WHEN Dr EJ Khew’s son was diagnosed with autism, he was devastated, but it spurred him to find effective methods in improving the development of those with the condition.
It was at this juncture that Dr Khew decided to give animal-assisted therapy (AAT) a try for his son, Young Khew-Yap.
“At the age of three, my son was diagnosed with autism. He would not make eye contact, had trouble vocalising and could not even walk straight.
“Three months after trying animal-assisted therapy, there was a significant difference in my son.
“His motor skills improved and he was able to interact with us more effectively,” he said.
Dr Khew learnt of this method during his time studying for a Doctor of Science Zoology (Animal Behaviour) programme.
He said during the course of his research, he found animals could help in the emotional, physical and social development of special needs children as they often shy away from interacting and mixing with other people.
“Animals give children a warm and secure feeling for them to have the confidence to bond with others,” he said.
Dr Khew added the type of animal was also important for the therapy.
“Some animals like dogs and horses have been known to be great in these instances, but not every dog or horse has the right characteristics for the therapy,” he said.
Dr Khew used gerbils, rabbits, a small bearded dragon, a hedgehog and even a cat in his therapies.

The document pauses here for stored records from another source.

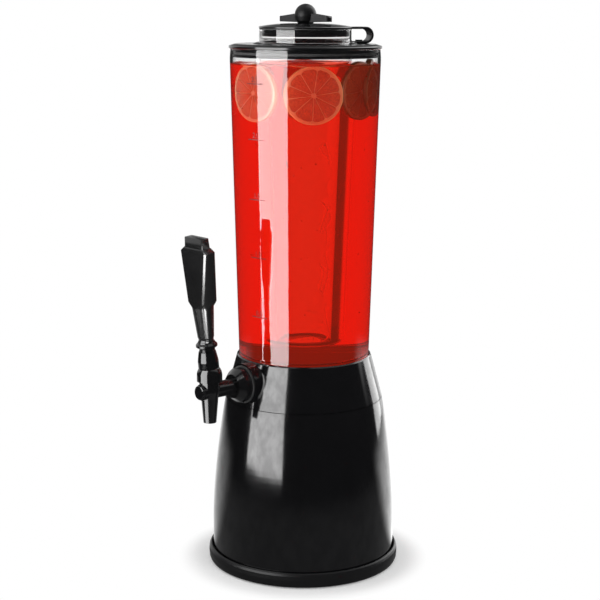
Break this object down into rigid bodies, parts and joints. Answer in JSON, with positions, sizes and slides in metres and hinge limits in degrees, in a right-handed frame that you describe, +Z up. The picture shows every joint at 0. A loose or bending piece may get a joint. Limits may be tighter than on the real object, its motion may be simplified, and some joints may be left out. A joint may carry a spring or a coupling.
{
  "type": "drink tower dispenser",
  "caption": "Tall drinks tower with a clear tapered tube, a lid-hung ice tube with a tethered cap, a bell base and a lever tap.",
  "frame": {"origin": "centre of the anti-slip disc's underside, on the table", "axes": "+Z up along the tower, -Y to the front, where the tap points"},
  "size_m": [0.1724, 0.2095, 0.4985],
  "materials": {
    "base_black": "gloss moulded",
    "bell_black": "high gloss moulded",
    "lid_black": "satin gloss moulded",
    "tap_black": "gloss moulded",
    "handle_black": "satin moulded",
    "strap_black": "soft flexible plastic",
    "inner_black": "moulded",
    "clear_plastic": "clear polished plastic",
    "rubber": "matt",
    "silicone": "translucent matt",
    "screw_steel": "stainless",
    "brass": "turned"
  },
  "bodies": {
    "tower": {"anti_slip_disc": "rubber", "base_tray": "base_black", "tray_screws": "screw_steel", "lower_bell": "bell_black", "collar_screws": "screw_steel", "upper_bell": "bell_black", "reservoir_cup": "inner_black", "seat_gasket": "rubber", "clear_tube": "clear_plastic", "tap_shank": "tap_black", "outer_washer": "rubber", "inner_washer": "rubber", "inner_lock_nut": "tap_black", "coupling_nut": "tap_black", "coupling_washer": "silicone", "tap_body": "tap_black", "front_plug": "tap_black", "plug_seal": "rubber", "bonnet_nut": "tap_black", "ball_seat": "silicone"},
    "lid": {"lid": "lid_black", "lid_seal": "rubber", "strap_pin": "lid_black", "cap_strap": "strap_black", "ice_tube": "clear_plastic", "ice_tube_seal": "rubber"},
    "cap": {"ice_cap": "lid_black", "cap_seal": "rubber", "cap_knob": "lid_black", "knob_screw": "screw_steel"},
    "lever": {"handle_lever": "tap_black", "ferrule": "tap_black", "handle_insert": "brass", "handle_grip": "handle_black"},
    "plunger": {"valve_plunger": "screw_steel", "valve_washer": "silicone"}
  },
  "joints": [
    {"name": "lid_lift", "type": "slide", "parent": "tower", "child": "lid", "axis": [0, 0, 1], "range_m": [0, 0.29]},
    {"name": "cap_flip", "type": "hinge", "parent": "lid", "child": "cap", "pos_m": [0.01792, 0.05516, 0.4735], "axis": [-0.9511, 0.309, 0], "range_deg": [0, 105], "deforming": ["cap_strap"]},
    {"name": "handle_pull", "type": "hinge", "parent": "tower", "child": "lever", "pos_m": [0, -0.106, 0.187], "axis": [1, 0, 0], "range_deg": [0, 25]},
    {"name": "plunger_slide", "type": "slide", "parent": "tower", "child": "plunger", "axis": [0, 1, 0], "range_m": [0, 0.00585]}
  ],
  "couplings": [
    {"joint": "plunger_slide", "follows": "handle_pull", "m_per_rad": 0.013171}
  ]
}
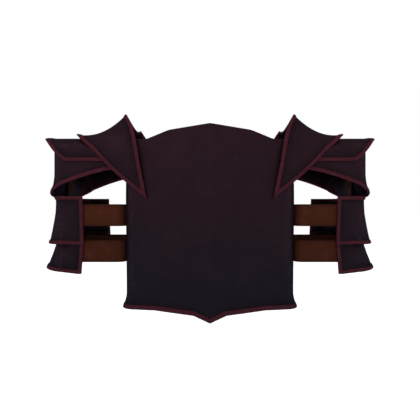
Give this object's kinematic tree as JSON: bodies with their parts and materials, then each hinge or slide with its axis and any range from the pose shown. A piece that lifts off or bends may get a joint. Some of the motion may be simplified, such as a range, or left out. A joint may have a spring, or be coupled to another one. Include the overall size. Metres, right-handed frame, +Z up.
{
  "type": "steel breastplate",
  "caption": "Dark steel cuirass with boxy chest and back shells, winged shoulder caps, flared arm guards and leather bands, edged with red binding.",
  "frame": {"origin": "where it sits on the wearer: level with the shoulder straps, halfway between left and right and between front and back", "axes": "+Z up, the front faces -Y, the wearer's left side is at +X; in node names left and right are as seen from the front, so left is at -X"},
  "size_m": [0.6708, 0.2399, 0.4187],
  "materials": {
    "dark_steel": "matte, almost black with a red-violet cast",
    "red_binding": "matte dark red",
    "brown_leather": "dull red-brown"
  },
  "bodies": {
    "root": {"breastplate": "dark_steel", "breastplate_border": "red_binding", "backplate": "dark_steel", "backplate_border": "red_binding", "cap_upper_left": "dark_steel", "cap_upper_border_left": "red_binding", "cap_upper_right": "dark_steel", "cap_upper_border_right": "red_binding", "cap_lower_left": "dark_steel", "cap_lower_border_left": "red_binding", "cap_lower_right": "dark_steel", "cap_lower_border_right": "red_binding", "guard_upper_left": "dark_steel", "guard_upper_border_left": "red_binding", "guard_upper_right": "dark_steel", "guard_upper_border_right": "red_binding", "guard_lower_left": "dark_steel", "guard_lower_border_left": "red_binding", "guard_lower_right": "dark_steel", "guard_lower_border_right": "red_binding", "wing_left": "dark_steel", "wing_border_left": "red_binding", "wing_right": "dark_steel", "wing_border_right": "red_binding", "strap_upper_left": "brown_leather", "strap_upper_right": "brown_leather", "strap_lower_left": "brown_leather", "strap_lower_right": "brown_leather", "arm_leather_left": "brown_leather", "arm_leather_right": "brown_leather", "shoulder_tab_left": "brown_leather", "shoulder_tab_right": "brown_leather", "shoulder_strap_left": "brown_leather", "shoulder_strap_right": "brown_leather", "flank_strap_left": "brown_leather", "flank_strap_right": "brown_leather"}
  },
  "joints": []
}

“Some may think that a cat is not suitable as they are known for their distant behaviour. But if you find the right cat with the right attitude, it is a different story,” he said.
An example is Dr Khew’s rescue cat, affectionately called Miow by Khew-Yap.
Dr Khew said interaction with different types of animals also enhanced the senses of a child and build up their sensory and motor skills.
The improvement in his son’s condition led him to set up Animals for Young (AFY), a holistic early intervention centre for special needs children.
He hopes the centre can assist children with autism spectrum disorder, attention deficit/hyperactivity disorder (ADHD), cerebral palsy and Down syndrome.
Dr Khew said the centre in Cyberjaya, is located in a housing area which allows children to undergo the therapy in a comfortable environment.
A full-time occupational therapist is also at hand to help out at the centre.
“It is a long process, but early intervention can make a difference in preparing a child to become independent and contribute to society,” he said.